The extensive bentonite and bentonitic mudstone found in the Swan Hills is composed of the clay mineral montmorillonite (also known as smectite) that has formed by alteration of volcanic ash. The ash source for these bentonite beds remains unknown, but may have derived from Upper Cretaceous felsic volcanism in the Cordillera of British Columbia during prolonged subduction and uplift, or it may have been generated more locally through ultramafic intrusions (e.g., kimberlites and alkaline basalts) within northern Alberta, if not within the Swan Hills themselves.

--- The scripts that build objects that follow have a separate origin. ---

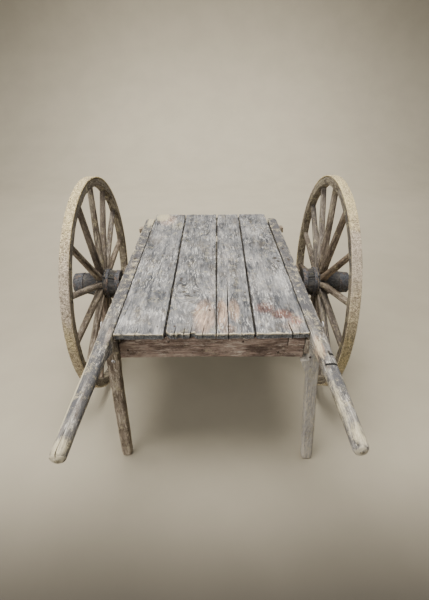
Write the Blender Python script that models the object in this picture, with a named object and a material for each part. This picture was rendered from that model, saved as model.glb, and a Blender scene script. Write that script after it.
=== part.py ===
"""A weathered hand cart: a plank deck between two shafts, two legs, an iron axle and spoked wheels."""

import math

import bmesh
import bpy
from mathutils import Matrix, Vector

# Metres. X runs across the cart, +Y to its tail, +Z up. The ground is z = 0.
# Functions work with y measured from the axle; solid() moves it by AXLE_Y.
GAP = 0.0003  # between pieces that touch

# Wheels
WHEEL_RADIUS = 0.510
TYRE_THICK = 0.008
TYRE_WIDTH = 0.039
FELLOE_DEPTH = 0.0365
FELLOE_WIDTH = 0.038
FELLOE_CHAMFER = 0.0045
FELLOES = 7
SPOKES = 14
RIM_STEPS = 84  # sides of the tyre, twelve to a felloe
NAVE_STEPS = 28
SPOKE_WIDTH = 0.027  # round the wheel, at the nave
SPOKE_DEPTH = 0.033  # along the axle, at the nave
NAVE_RADIUS = 0.074
NAVE_LENGTH = 0.234
SPOKE_SEAT = 0.0925  # from the nave's inboard end
DISH = 0.0115  # the spokes' outer ends stand this far outboard of their seats
RIM_INBOARD = 0.005  # the rim's middle is this far inboard of the spokes' ends
BAND_THICK = 0.0028
RECESS_RADIUS = 0.027
RECESS_DEPTH = 0.018

# Deck and shafts
DECK_WIDTH = 0.6752
DECK_LENGTH = 1.291
DECK_BEHIND = 0.642  # from the axle to the deck's tail
PLANK_THICK = 0.023
RAIL_CLEAR = 0.0019  # between the deck and each shaft
RAIL_WIDTH = 0.0495
RAIL_DEPTH = 0.063
SHAFT_LENGTH = 1.705
SHAFT_BEHIND = 0.565
HANDLE_START = 0.783  # share of the shaft's length

# Cross pieces
BEARER_WIDTH = 0.045
BEARER_DEPTH = 0.0387
CROSSBAR_WIDTH = 0.043
CROSSBAR_DEPTH = 0.0327
CROSSBAR_STUB = 0.034  # past each shaft
APRON_THICK = 0.029
APRON_DROP = 0.052  # below the shafts
APRON_SETBACK = 0.014  # behind the legs' front
SHIM_PROUD = 0.007

# Legs
LEG_WIDTH = 0.042
LEG_DEPTH = 0.040
LEG_SETBACK = 0.001  # the legs' front is behind the deck's
LEG_HOLE = 0.006
TONGUE_THICK = 0.0235
TONGUE_PROUD = 0.013  # inside the shaft's inner face
TONGUE_HEIGHT = 0.031

# Axle
BED_DEPTH = 0.084
BED_ABOVE = 0.079  # from the axle's middle to the shafts
BED_BELOW = 0.010
BED_BEYOND = 0.039  # past each shaft
AXLE_SQUARE = 0.032
ARM_RADIUS = 0.0150
ARM_STEPS = 24
BORE_PLAY = 0.0001
COLLAR_RADIUS = 0.028
COLLAR_WIDTH = 0.0115
COLLAR_CLEAR = 0.0015  # from the bed, since the worn arms lean
NAVE_PLAY = 0.003
WASHER_RADIUS = 0.0245
WASHER_THICK = 0.0035
PIN_RADIUS = 0.003
PIN_LENGTH = 0.046
ARM_SHORT = 0.0025  # inside the nave's outboard end

# What follows from the sizes above
AXLE_Y = (SHAFT_LENGTH - SHAFT_BEHIND - DECK_BEHIND) / 2  # the origin is under the middle
RAIL_BOTTOM = WHEEL_RADIUS + BED_ABOVE
DECK_TOP = RAIL_BOTTOM + RAIL_DEPTH
BEARER_TOP = DECK_TOP - PLANK_THICK - GAP
RAIL_IN = DECK_WIDTH / 2 + RAIL_CLEAR
RAIL_OUT = RAIL_IN + RAIL_WIDTH
RAIL_MIDDLE = (RAIL_IN + RAIL_OUT) / 2
TONGUE_IN = RAIL_IN - TONGUE_PROUD
TONGUE_OUT = TONGUE_IN + TONGUE_THICK
TONGUE_TOP = RAIL_BOTTOM + TONGUE_HEIGHT
BED_END = RAIL_OUT + BED_BEYOND
NAVE_START = BED_END + COLLAR_CLEAR + COLLAR_WIDTH + NAVE_PLAY
NAVE_END = NAVE_START + NAVE_LENGTH
SEAT = NAVE_START + SPOKE_SEAT
TRACK = SEAT + DISH - RIM_INBOARD  # middle of each tyre, from the middle of the cart
FELLOE_OUT = WHEEL_RADIUS - TYRE_THICK - GAP
FELLOE_IN = FELLOE_OUT - FELLOE_DEPTH
SPOKE_END = FELLOE_IN * math.cos(math.pi / RIM_STEPS) - GAP
LEG_AHEAD = DECK_LENGTH - DECK_BEHIND - LEG_SETBACK  # from the axle to the legs' front
APRON_HALF = TONGUE_IN - GAP
APRON_HEIGHT = APRON_DROP + BEARER_TOP - RAIL_BOTTOM
APRON_FRONT = APRON_SETBACK - LEG_AHEAD
SHIM_START, SHIM_SEAT = 0.8185, 0.572  # shares of the apron's half length and height

# Base colour, roughness, metallic
FINISHES = {
    "silver_wood": ((0.36, 0.35, 0.33), 0.85, 0.0),
    "brown_wood": ((0.22, 0.18, 0.145), 0.85, 0.0),
    "dark_wood": ((0.13, 0.115, 0.10), 0.85, 0.0),
    "nave_wood": ((0.10, 0.10, 0.105), 0.75, 0.0),
    "crusted_iron": ((0.42, 0.36, 0.27), 0.9, 0.4),
    "old_iron": ((0.12, 0.13, 0.15), 0.6, 0.8),
}

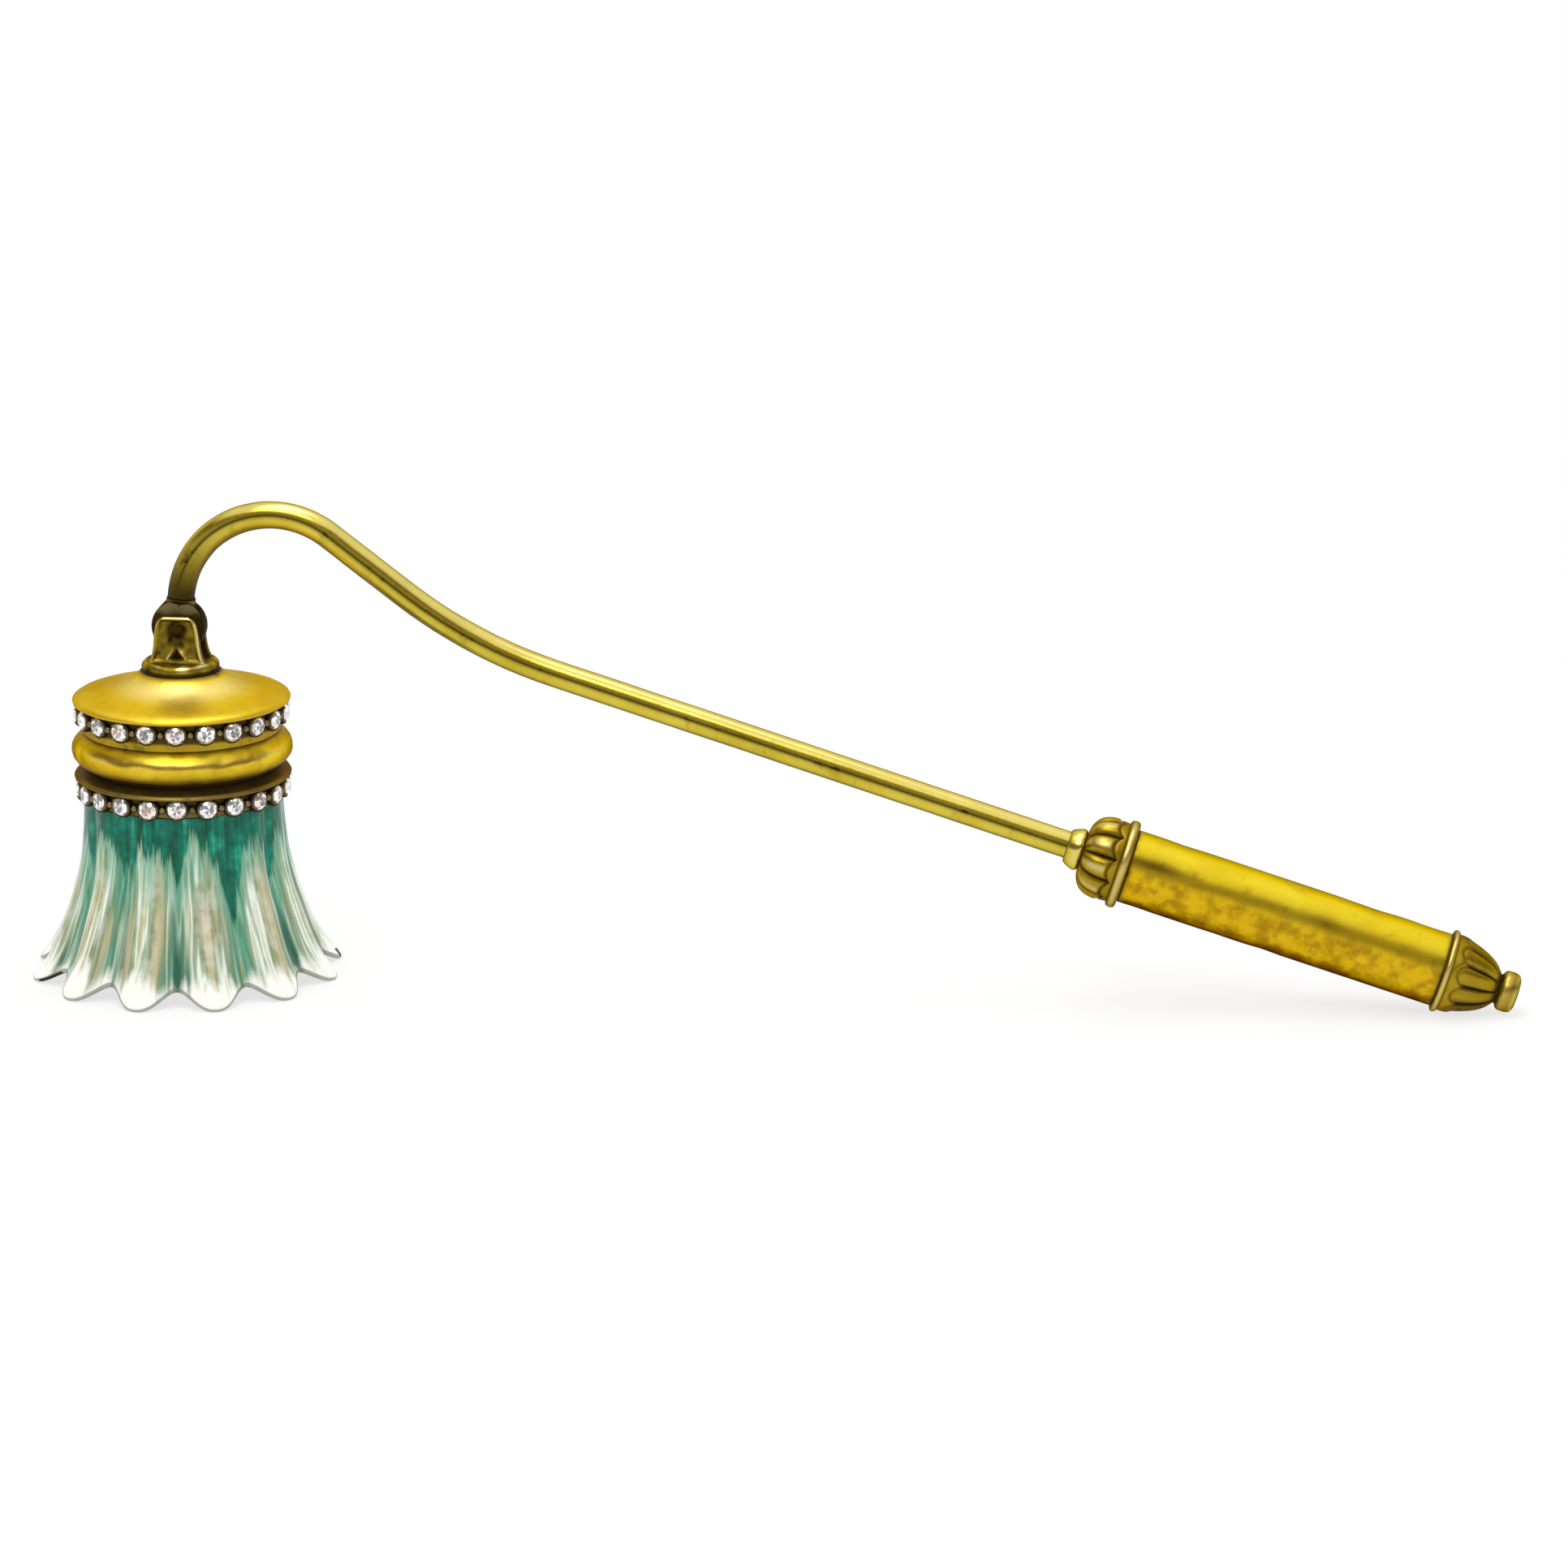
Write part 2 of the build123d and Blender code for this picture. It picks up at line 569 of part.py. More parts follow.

The Swan Hills are a region of both anthropological and biogeographical interest, lying within the ice-free corridor that formed with the deglaciation of Laurentide and Cordilleran ice sheets somewhere between 16 and 14 thousand years ago. The prominent topographical features of the Swan Hills, such as discontinuous plateaus with glacial deposits and heavily dissected colluvial slopes, speak to this complex history of glaciation.

==Natural history==

The Swan Hills exhibit an extensive array of boreal ecosystems, including old growth mixed coniferous forests, pine forests, poplar forests, shrublands, muskegs, lakes, bogs, carrs and patterned fens. These ecosystems are home to a flora and fauna that is unique within the province, including many mountain and northern plants at the eastern and southern limits of their range and a few species (e.g., devil's club) more typical of the wet belts of British Columbia. Common tree species include balsam fir (Abies balsamea), white spruce (Picea glauca), black spruce (Picea mariana), lodgepole pine (Pinus contorta ssp. latifolia), tamarack (Larix laricina), trembling aspen (Populus tremuloides), balsam poplar (Populus balsamifera) and paper birch (Betula papyrifera). Notable wildlife species include moose (Alces alces), white-tailed deer (Odocoileus virginianus), spruce grouse (Canachites canadensis), red-tailed hawk (Buteo jamaicensis), mallard (Anas platyrhynchos), blue-winged teal (Spatula discors), yellow perch (Perca flavescens), northern pike (Esox lucius), lake whitefish (Coregonus clupeaformis), red fox (Vulpes vulpes), Canada lynx (Lynx canadensis), coyote (Canis latrans), wolf (Canis lupus), American black bear (Ursus americanus), and grizzly bear (Ursus arctos horribilis).

The Swan Hills grizzlies are a small population estimated at around 23 individuals. These grizzlies are considered among the largest in the world, rivalled only by the Kodiak bear. In 1853, a massive grizzly was shot in the Swan Hills by an elderly Indigenous woman, Bella Twin. The animal's skull measured over 16 9/10 inches long and 9 14/16 inches wide. At the time, it was recorded as the world record grizzly skull, though it has since lost this status as the grizzly bear species concept was expanded to include the large brown bears from coastal western North America. Given their large stature, it has been theorized that the Swan Hills grizzlies may have descended from the now extirpated plains grizzly bear.